## THE TASK
Your task is to repeat all of the material exactly.

## DATA LINES
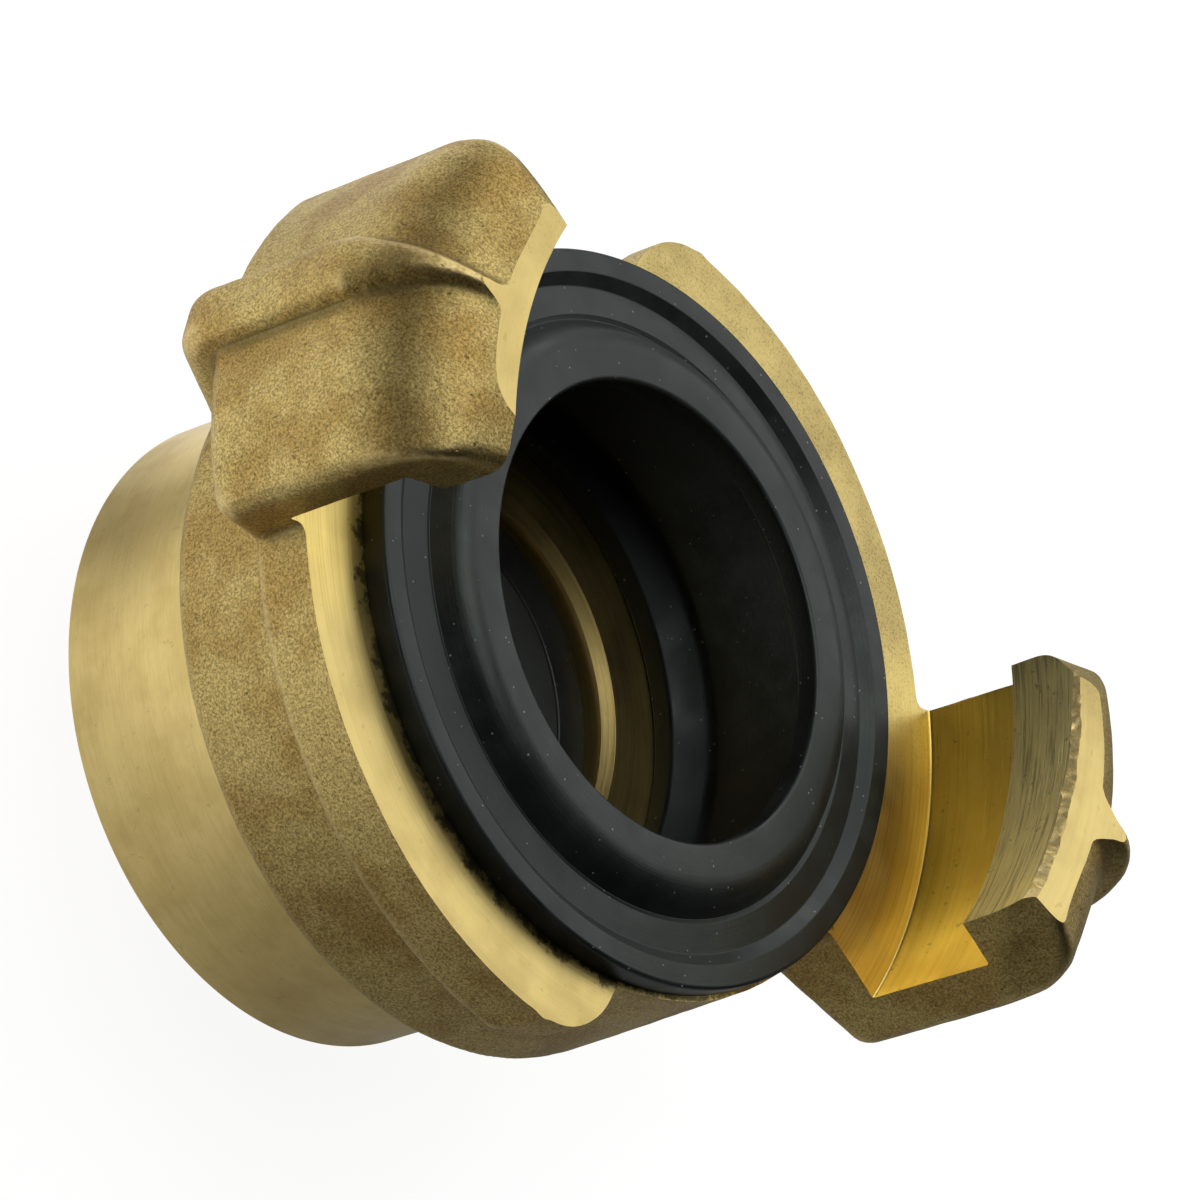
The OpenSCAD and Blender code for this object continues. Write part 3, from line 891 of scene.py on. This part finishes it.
def seal():
    """Moulded face seal"""
    wall = POCKET_R - SEAL_ROOM
    outline = rounded([
        (wall, POCKET_FLOOR, 0.3),
        (wall, FACE_H, 0),
        (SEAL_RIM_R, FACE_H, 0),
        (SEAL_RIM_R, FACE_H + SEAL_RIM_H, 0.22),
        (SEAL_STEP_R, FACE_H + SEAL_RIM_H, 0.15),
        (SEAL_LAND_R, FACE_H + SEAL_LAND_H, 0.15),
        (SEAL_RISE_R, FACE_H + SEAL_RISE_H, 0.1),
        (SEAL_CREASE_R, FACE_H + SEAL_CREASE_H, 0.05),
        (SEAL_LIP_R, FACE_H + SEAL_LIP_H, SEAL_LIP_ROUND),
        (SEAL_BORE_R, FACE_H + SEAL_LIP_H, 0.25),
        (SEAL_BORE_R, FACE_H + SEAL_BORE_H, 0.3),
        (SEAL_HOLLOW_R, FACE_H + SEAL_ROOF_H, 1.0),
        (SEAL_HOLLOW_R, POCKET_FLOOR + SEAL_HOLLOW_FLOOR, 1.0),
        (SEAL_FOOT_R, POCKET_FLOOR + SEAL_FOOT_H, 0.3),
        (SEAL_FOOT_R, POCKET_FLOOR, 0.2)], 8)
    o = revolve("rubber_seal", outline, [SEAL], closed=True)
    finish_mesh(o, RUBBER_SHARP)
    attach(o, "root")
    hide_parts("face_seal")
    return o


def gasket():
    """Flat gasket at the bottom of the thread"""
    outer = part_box("thread_gasket")[1].x / MM
    corners = [(GASKET_BORE_R, GASKET_BACK), (outer, GASKET_BACK), (outer, NECK_LEN),
               (GASKET_BORE_R, NECK_LEN)]
    outline = rounded([(*corner, GASKET_EDGE_R) for corner in corners])
    o = revolve("flat_gasket", outline, [GASKET], closed=True)
    finish_mesh(o, RUBBER_SHARP)
    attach(o, "root")
    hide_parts("thread_gasket")
    return o


# Studio

def camera():
    """Camera at the photograph's viewing angle"""
    data = bpy.data.cameras.new("camera")
    data.lens = CAMERA_LENS
    data.sensor_width = CAMERA_SENSOR
    data.clip_start, data.clip_end = 0.01, 10
    o = bpy.data.objects.new("camera", data)
    bpy.context.scene.collection.objects.link(o)
    back = CAMERA_RIGHT.cross(CAMERA_UP)
    o.matrix_world = Matrix.Translation(CAMERA_PLACE * MM) @ Matrix(
        (CAMERA_RIGHT, CAMERA_UP, back)).transposed().to_4x4()
    bpy.context.scene.camera = o


def soft_box(name, azimuth, elevation, distance, size, power):
    """Area light that faces the object"""
    data = bpy.data.lights.new(name, "AREA")
    data.shape = "RECTANGLE"
    data.size, data.size_y = size
    data.energy = power
    o = bpy.data.objects.new(name, data)
    a, e = math.radians(azimuth), math.radians(elevation)
    way = Vector((math.cos(a) * math.cos(e), math.sin(a) * math.cos(e), math.sin(e)))
    o.location = way * distance + LIGHT_AIM
    o.rotation_mode = "QUATERNION"
    o.rotation_quaternion = (-way).to_track_quat("-Z", "Y")
    bpy.context.scene.collection.objects.link(o)


def sky():
    """Studio walls, brighter towards one side"""
    world = bpy.data.worlds.new("studio")
    world.use_nodes = True
    tree = world.node_tree
    back = tree.nodes["Background"]
    way = tree.nodes.new("ShaderNodeTexCoord")
    tilt = tree.nodes.new("ShaderNodeVectorMath")
    tilt.operation = "DOT_PRODUCT"
    tilt.inputs[1].default_value = (math.cos(BRIGHT_SIDE), math.sin(BRIGHT_SIDE), SKY_TILT)
    fade = tree.nodes.new("ShaderNodeMapRange")
    fade.interpolation_type = "SMOOTHSTEP"
    fade.inputs["From Min"].default_value = -SKY_SPAN
    fade.inputs["From Max"].default_value = SKY_SPAN
    fade.inputs["To Min"].default_value = SKY_DARK
    fade.inputs["To Max"].default_value = SKY_BRIGHT
    tree.links.new(way.outputs["Generated"], tilt.inputs[0])
    tree.links.new(tilt.outputs["Value"], fade.inputs["Value"])
    tree.links.new(fade.outputs[0], back.inputs["Strength"])
    bpy.context.scene.world = world


def studio():
    """Floor, walls and lights"""
    edge, low = FLOOR_HALF, -FLOOR_GAP
    corners = [(-edge, -edge, low), (edge, -edge, low), (edge, edge, low), (-edge, edge, low)]
    o = new_object("floor", corners, [(0, 1, 2, 3)], [floor_paper()])
    sky()
    for light in LIGHTS:
        soft_box(*light)
    bpy.context.scene.view_settings.view_transform = "Standard"


camera()
studio()
body()
seal()
gasket()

## WORKED SOLUTION
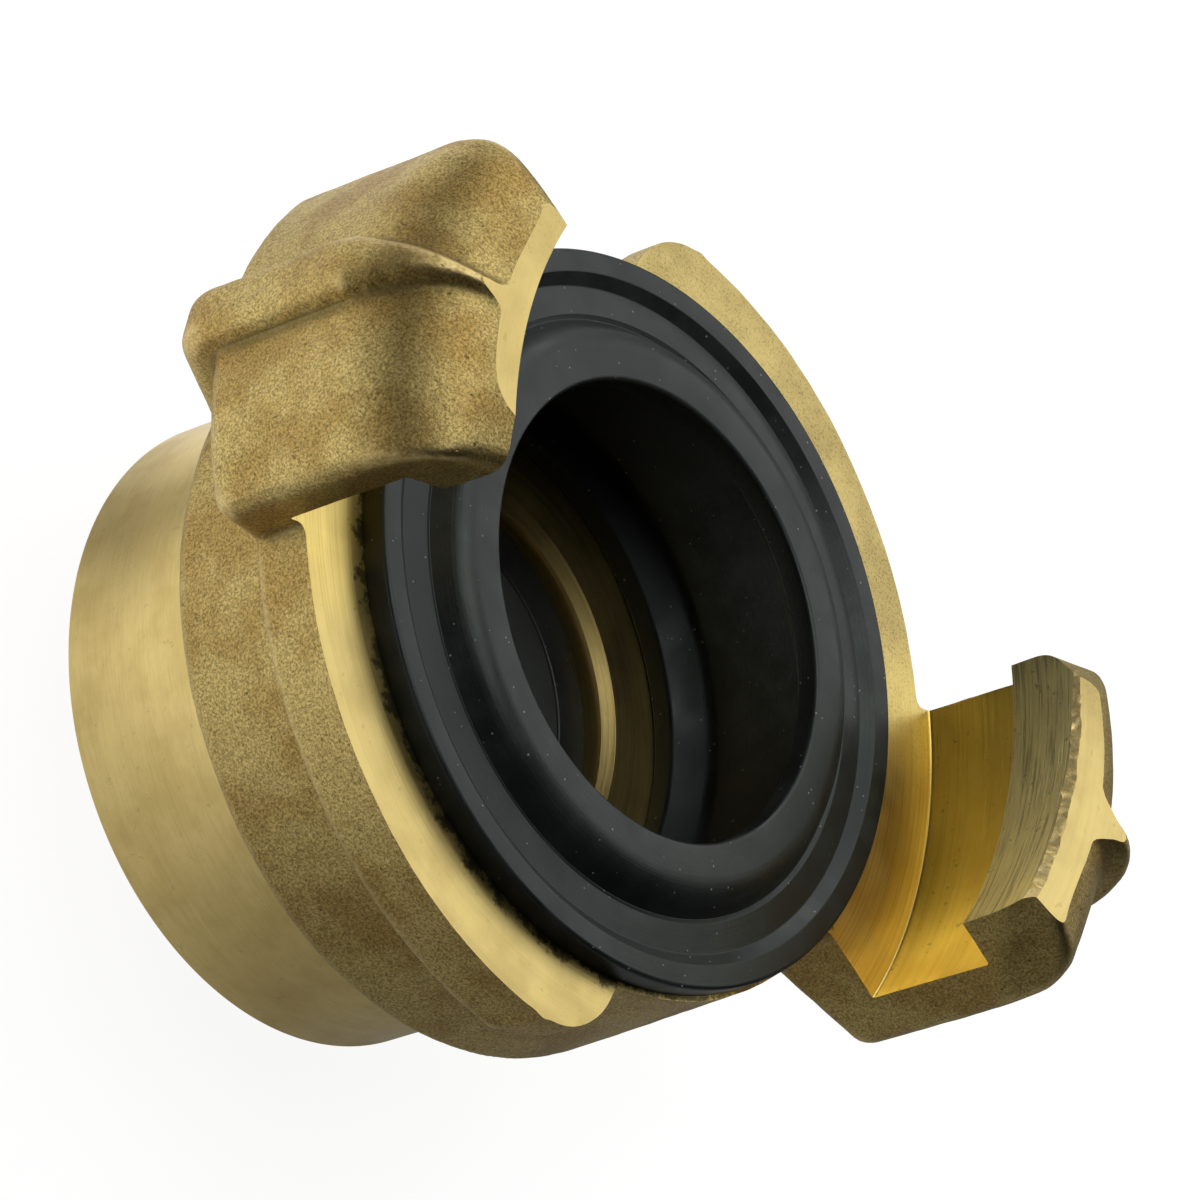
The OpenSCAD and Blender code for this object continues. Write part 3, from line 891 of scene.py on. This part finishes it.
def seal():
    """Moulded face seal"""
    wall = POCKET_R - SEAL_ROOM
    outline = rounded([
        (wall, POCKET_FLOOR, 0.3),
        (wall, FACE_H, 0),
        (SEAL_RIM_R, FACE_H, 0),
        (SEAL_RIM_R, FACE_H + SEAL_RIM_H, 0.22),
        (SEAL_STEP_R, FACE_H + SEAL_RIM_H, 0.15),
        (SEAL_LAND_R, FACE_H + SEAL_LAND_H, 0.15),
        (SEAL_RISE_R, FACE_H + SEAL_RISE_H, 0.1),
        (SEAL_CREASE_R, FACE_H + SEAL_CREASE_H, 0.05),
        (SEAL_LIP_R, FACE_H + SEAL_LIP_H, SEAL_LIP_ROUND),
        (SEAL_BORE_R, FACE_H + SEAL_LIP_H, 0.25),
        (SEAL_BORE_R, FACE_H + SEAL_BORE_H, 0.3),
        (SEAL_HOLLOW_R, FACE_H + SEAL_ROOF_H, 1.0),
        (SEAL_HOLLOW_R, POCKET_FLOOR + SEAL_HOLLOW_FLOOR, 1.0),
        (SEAL_FOOT_R, POCKET_FLOOR + SEAL_FOOT_H, 0.3),
        (SEAL_FOOT_R, POCKET_FLOOR, 0.2)], 8)
    o = revolve("rubber_seal", outline, [SEAL], closed=True)
    finish_mesh(o, RUBBER_SHARP)
    attach(o, "root")
    hide_parts("face_seal")
    return o


def gasket():
    """Flat gasket at the bottom of the thread"""
    outer = part_box("thread_gasket")[1].x / MM
    corners = [(GASKET_BORE_R, GASKET_BACK), (outer, GASKET_BACK), (outer, NECK_LEN),
               (GASKET_BORE_R, NECK_LEN)]
    outline = rounded([(*corner, GASKET_EDGE_R) for corner in corners])
    o = revolve("flat_gasket", outline, [GASKET], closed=True)
    finish_mesh(o, RUBBER_SHARP)
    attach(o, "root")
    hide_parts("thread_gasket")
    return o


# Studio

def camera():
    """Camera at the photograph's viewing angle"""
    data = bpy.data.cameras.new("camera")
    data.lens = CAMERA_LENS
    data.sensor_width = CAMERA_SENSOR
    data.clip_start, data.clip_end = 0.01, 10
    o = bpy.data.objects.new("camera", data)
    bpy.context.scene.collection.objects.link(o)
    back = CAMERA_RIGHT.cross(CAMERA_UP)
    o.matrix_world = Matrix.Translation(CAMERA_PLACE * MM) @ Matrix(
        (CAMERA_RIGHT, CAMERA_UP, back)).transposed().to_4x4()
    bpy.context.scene.camera = o


def soft_box(name, azimuth, elevation, distance, size, power):
    """Area light that faces the object"""
    data = bpy.data.lights.new(name, "AREA")
    data.shape = "RECTANGLE"
    data.size, data.size_y = size
    data.energy = power
    o = bpy.data.objects.new(name, data)
    a, e = math.radians(azimuth), math.radians(elevation)
    way = Vector((math.cos(a) * math.cos(e), math.sin(a) * math.cos(e), math.sin(e)))
    o.location = way * distance + LIGHT_AIM
    o.rotation_mode = "QUATERNION"
    o.rotation_quaternion = (-way).to_track_quat("-Z", "Y")
    bpy.context.scene.collection.objects.link(o)


def sky():
    """Studio walls, brighter towards one side"""
    world = bpy.data.worlds.new("studio")
    world.use_nodes = True
    tree = world.node_tree
    back = tree.nodes["Background"]
    way = tree.nodes.new("ShaderNodeTexCoord")
    tilt = tree.nodes.new("ShaderNodeVectorMath")
    tilt.operation = "DOT_PRODUCT"
    tilt.inputs[1].default_value = (math.cos(BRIGHT_SIDE), math.sin(BRIGHT_SIDE), SKY_TILT)
    fade = tree.nodes.new("ShaderNodeMapRange")
    fade.interpolation_type = "SMOOTHSTEP"
    fade.inputs["From Min"].default_value = -SKY_SPAN
    fade.inputs["From Max"].default_value = SKY_SPAN
    fade.inputs["To Min"].default_value = SKY_DARK
    fade.inputs["To Max"].default_value = SKY_BRIGHT
    tree.links.new(way.outputs["Generated"], tilt.inputs[0])
    tree.links.new(tilt.outputs["Value"], fade.inputs["Value"])
    tree.links.new(fade.outputs[0], back.inputs["Strength"])
    bpy.context.scene.world = world


def studio():
    """Floor, walls and lights"""
    edge, low = FLOOR_HALF, -FLOOR_GAP
    corners = [(-edge, -edge, low), (edge, -edge, low), (edge, edge, low), (-edge, edge, low)]
    o = new_object("floor", corners, [(0, 1, 2, 3)], [floor_paper()])
    sky()
    for light in LIGHTS:
        soft_box(*light)
    bpy.context.scene.view_settings.view_transform = "Standard"


camera()
studio()
body()
seal()
gasket()